__What you will do__: Every line below is to be quoted exactly, with nothing added or dropped.
***
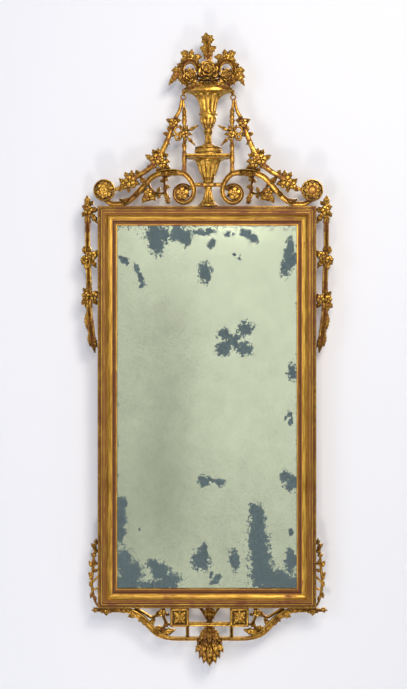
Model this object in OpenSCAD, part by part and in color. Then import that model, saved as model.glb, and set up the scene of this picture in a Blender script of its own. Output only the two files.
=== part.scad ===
// Pier mirror in carved and gilded wood: a mitred moulded frame, a tall crest
// with an urn of roses between garlands and scrolls, side drops and a pierced apron.
// The back is the plane y = 0, the front faces -y and z is up. The origin is the
// centre of the hanging hole in the iron stay, on the back plane.

/* [Frame] */
// Width over the outer edges of the moulding
frame_w = 688; // [560:1:860]
// Height over the outer edges of the moulding
frame_h = 1266; // [1000:1:1560]
// Width of the moulding, from outer edge to sight edge
rail_w = 61; // [54:0.5:76]
// Depth of the moulding at its front astragal
rail_d = 38; // [34:0.5:48]
// Width of the ledge that carries the outer pearls
ledge_w = 9; // [7:0.5:11]
// Width of the cove that carries the sight pearls
cove_w = 9.5; // [8:0.5:12]
// Radius of the front astragal
astragal_r = 3.5; // [2.5:0.25:4.5]
// Height of a pearl strip's fillet
fillet_t = 1.5; // [1:0.25:2.5]

/* [Mirror and back] */
// Thickness of the mirror glass
glass_t = 4; // [3:0.5:5]
// Thickness of the tin amalgam, drawn heavier than the real foil
tin_t = 0.4; // [0.3:0.1:0.6]
// Overlap of the moulding's lip on the glass
glass_lap = 9; // [6:0.5:12]
// Thickness of the backboards
board_t = 8; // [6:0.5:10]
// Width of the backboards' rebate beyond the glass rebate
board_lap = 8; // [6:0.5:10]
// Length of a glazing block
block_l = 45; // [30:1:60]
// Radius of a nail's shank
nail_r = 1.1; // [0.8:0.1:1.5]

/* [Hanging iron] */
// Thickness of the iron stay
stay_t = 4; // [3:0.5:5]
// Width of the stay behind the crest
stay_w = 14; // [10:0.5:16]
// Width of the stay's palm on the top rail
palm_w = 36; // [30:1:44]
// Height of the stay above the top rail
stay_h = 330; // [240:1:350]
// Radius of the hanging hole
hang_r = 6; // [4:0.25:7]
// Distance of the hanging hole below the top edge
hang_drop = 20; // [16:0.5:24]
// Radius of a screw's shank
screw_r = 2; // [1.5:0.25:2.5]

/* [Crest] */
// Distance of the crest's axis to the right of the frame's
crest_shift = 4; // [-8:0.5:8]
// Depth of the scrolls' relief
scroll_d = 20; // [14:0.5:26]
// Radius of the end paterae
patera_r = 35; // [28:0.5:40]
// Depth of the end paterae
patera_d = 25; // [20:0.5:30]
// Half width of the urn at its lip
urn_r = 83; // [74:0.5:88]
// Radius of the centre rose
rose_r = 36; // [30:0.5:38]
// Distance of a tassel from the crest's axis
tassel_x = 75.5; // [73:0.5:78]
// Depth of the garlands' stems
garland_d = 14; // [10:0.5:18]

/* [Side drops and apron] */
// Distance of a side drop's stem from the frame's edge
drop_x = 33; // [30:0.5:38]
// Distance of the apron's axis to the right of the frame's
apron_shift = 8; // [-8:0.5:10]
// Side of a square rosette block
block_s = 59; // [50:0.5:64]
// Depth of a rosette block
block_d = 24; // [18:0.5:28]
// Distance from the apron's axis to a rosette block
block_x = 64.5; // [60:0.5:70]

/* [Hidden] */
$fn = 64;

gold = "#b8862b";
old_gold = "#9c6b22";
iron = "#4a4744";
pine = "#9a7648";
glass_grey = "#c3cfc2";
tin = "#b4b8b2";

gap = 0.2;        // clearance between pieces that are fitted, not glued
fit = 0.15;       // clearance round a glued ornament's seat
over = 1;         // how far a cutting shape runs past what it cuts

top_z = hang_drop;
bottom_z = top_z - frame_h;
mid_z = top_z - frame_h / 2;

// Moulding, measured as u from the outer edge and d from the back plane
ledge_d = rail_d - 14;
quarter_r = 7;
bead_u = ledge_w + 2 * quarter_r + astragal_r;
cove_u = rail_w - cove_w - 4;
cove_d = rail_d - 20;
lip_d = cove_d + 2.5;
lip_t = 4.5;
glass_d = lip_d - lip_t;
glass_u = rail_w - glass_lap - 1;
board_u = glass_u - board_lap;
scotia_sag = 3;
pearl_r = 3.4;
sight_pearl_r = 3;

// Corner keys
key_t = 3;
key_leg = 34;
key_d = ledge_d / 2;

// Opening of the frame at each rebate
glass_w = frame_w - 2 * glass_u - 2;
glass_h = frame_h - 2 * glass_u - 2;
boards_w = frame_w - 2 * board_u - 1;
boards_h = frame_h - 2 * board_u - 1;
board_gap = 1;
board_h = (boards_h - 2 * board_gap) / 3;

// Hanging iron
palm_h = 38;
pocket_r = hang_r + 4;
pocket_d = 12;

// Carving keeps its height; its places across follow the frame's width
stretch = frame_w / 688;
function side_x(x) = x * stretch;

// Crest, in the local frame of its axis and the rail's top edge
patera = [frame_w / 2 - 16.5, 50];
eye = [side_x(79), 40];          // centre of a volute
eye_r = 20;
bar_z = 62;
bar_t = 13;
bell_z = bar_z + bar_t;
abacus_z = 151;
abacus_t = 11;
socle_z = abacus_z + abacus_t;
foot_z = 190;
body_z = 237;
lip_z = 360;
ring_r = 7.5;
ring_t = 2.3;
ring_z = lip_z - 7 - ring_r;
ring_x = urn_r - 4;
rose_z = 394 + rose_r;
crest_screws = [105, 176, 305];
knot_z = 228;
knot_d = 9;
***
__Exercise response__:
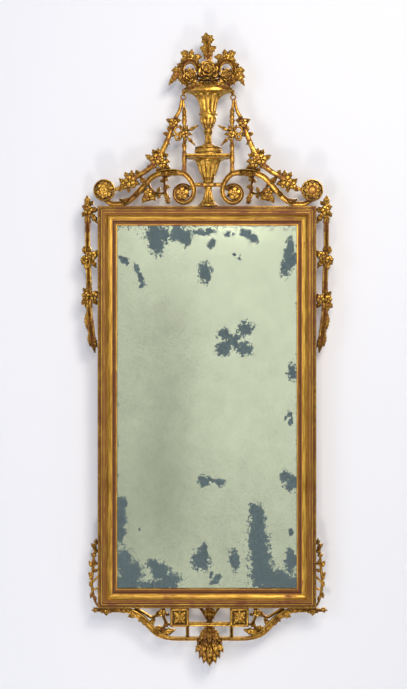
Model this object in OpenSCAD, part by part and in color. Then import that model, saved as model.glb, and set up the scene of this picture in a Blender script of its own. Output only the two files.
=== part.scad ===
// Pier mirror in carved and gilded wood: a mitred moulded frame, a tall crest
// with an urn of roses between garlands and scrolls, side drops and a pierced apron.
// The back is the plane y = 0, the front faces -y and z is up. The origin is the
// centre of the hanging hole in the iron stay, on the back plane.

/* [Frame] */
// Width over the outer edges of the moulding
frame_w = 688; // [560:1:860]
// Height over the outer edges of the moulding
frame_h = 1266; // [1000:1:1560]
// Width of the moulding, from outer edge to sight edge
rail_w = 61; // [54:0.5:76]
// Depth of the moulding at its front astragal
rail_d = 38; // [34:0.5:48]
// Width of the ledge that carries the outer pearls
ledge_w = 9; // [7:0.5:11]
// Width of the cove that carries the sight pearls
cove_w = 9.5; // [8:0.5:12]
// Radius of the front astragal
astragal_r = 3.5; // [2.5:0.25:4.5]
// Height of a pearl strip's fillet
fillet_t = 1.5; // [1:0.25:2.5]

/* [Mirror and back] */
// Thickness of the mirror glass
glass_t = 4; // [3:0.5:5]
// Thickness of the tin amalgam, drawn heavier than the real foil
tin_t = 0.4; // [0.3:0.1:0.6]
// Overlap of the moulding's lip on the glass
glass_lap = 9; // [6:0.5:12]
// Thickness of the backboards
board_t = 8; // [6:0.5:10]
// Width of the backboards' rebate beyond the glass rebate
board_lap = 8; // [6:0.5:10]
// Length of a glazing block
block_l = 45; // [30:1:60]
// Radius of a nail's shank
nail_r = 1.1; // [0.8:0.1:1.5]

/* [Hanging iron] */
// Thickness of the iron stay
stay_t = 4; // [3:0.5:5]
// Width of the stay behind the crest
stay_w = 14; // [10:0.5:16]
// Width of the stay's palm on the top rail
palm_w = 36; // [30:1:44]
// Height of the stay above the top rail
stay_h = 330; // [240:1:350]
// Radius of the hanging hole
hang_r = 6; // [4:0.25:7]
// Distance of the hanging hole below the top edge
hang_drop = 20; // [16:0.5:24]
// Radius of a screw's shank
screw_r = 2; // [1.5:0.25:2.5]

/* [Crest] */
// Distance of the crest's axis to the right of the frame's
crest_shift = 4; // [-8:0.5:8]
// Depth of the scrolls' relief
scroll_d = 20; // [14:0.5:26]
// Radius of the end paterae
patera_r = 35; // [28:0.5:40]
// Depth of the end paterae
patera_d = 25; // [20:0.5:30]
// Half width of the urn at its lip
urn_r = 83; // [74:0.5:88]
// Radius of the centre rose
rose_r = 36; // [30:0.5:38]
// Distance of a tassel from the crest's axis
tassel_x = 75.5; // [73:0.5:78]
// Depth of the garlands' stems
garland_d = 14; // [10:0.5:18]

/* [Side drops and apron] */
// Distance of a side drop's stem from the frame's edge
drop_x = 33; // [30:0.5:38]
// Distance of the apron's axis to the right of the frame's
apron_shift = 8; // [-8:0.5:10]
// Side of a square rosette block
block_s = 59; // [50:0.5:64]
// Depth of a rosette block
block_d = 24; // [18:0.5:28]
// Distance from the apron's axis to a rosette block
block_x = 64.5; // [60:0.5:70]

/* [Hidden] */
$fn = 64;

gold = "#b8862b";
old_gold = "#9c6b22";
iron = "#4a4744";
pine = "#9a7648";
glass_grey = "#c3cfc2";
tin = "#b4b8b2";

gap = 0.2;        // clearance between pieces that are fitted, not glued
fit = 0.15;       // clearance round a glued ornament's seat
over = 1;         // how far a cutting shape runs past what it cuts

top_z = hang_drop;
bottom_z = top_z - frame_h;
mid_z = top_z - frame_h / 2;

// Moulding, measured as u from the outer edge and d from the back plane
ledge_d = rail_d - 14;
quarter_r = 7;
bead_u = ledge_w + 2 * quarter_r + astragal_r;
cove_u = rail_w - cove_w - 4;
cove_d = rail_d - 20;
lip_d = cove_d + 2.5;
lip_t = 4.5;
glass_d = lip_d - lip_t;
glass_u = rail_w - glass_lap - 1;
board_u = glass_u - board_lap;
scotia_sag = 3;
pearl_r = 3.4;
sight_pearl_r = 3;

// Corner keys
key_t = 3;
key_leg = 34;
key_d = ledge_d / 2;

// Opening of the frame at each rebate
glass_w = frame_w - 2 * glass_u - 2;
glass_h = frame_h - 2 * glass_u - 2;
boards_w = frame_w - 2 * board_u - 1;
boards_h = frame_h - 2 * board_u - 1;
board_gap = 1;
board_h = (boards_h - 2 * board_gap) / 3;

// Hanging iron
palm_h = 38;
pocket_r = hang_r + 4;
pocket_d = 12;

// Carving keeps its height; its places across follow the frame's width
stretch = frame_w / 688;
function side_x(x) = x * stretch;

// Crest, in the local frame of its axis and the rail's top edge
patera = [frame_w / 2 - 16.5, 50];
eye = [side_x(79), 40];          // centre of a volute
eye_r = 20;
bar_z = 62;
bar_t = 13;
bell_z = bar_z + bar_t;
abacus_z = 151;
abacus_t = 11;
socle_z = abacus_z + abacus_t;
foot_z = 190;
body_z = 237;
lip_z = 360;
ring_r = 7.5;
ring_t = 2.3;
ring_z = lip_z - 7 - ring_r;
ring_x = urn_r - 4;
rose_z = 394 + rose_r;
crest_screws = [105, 176, 305];
knot_z = 228;
knot_d = 9;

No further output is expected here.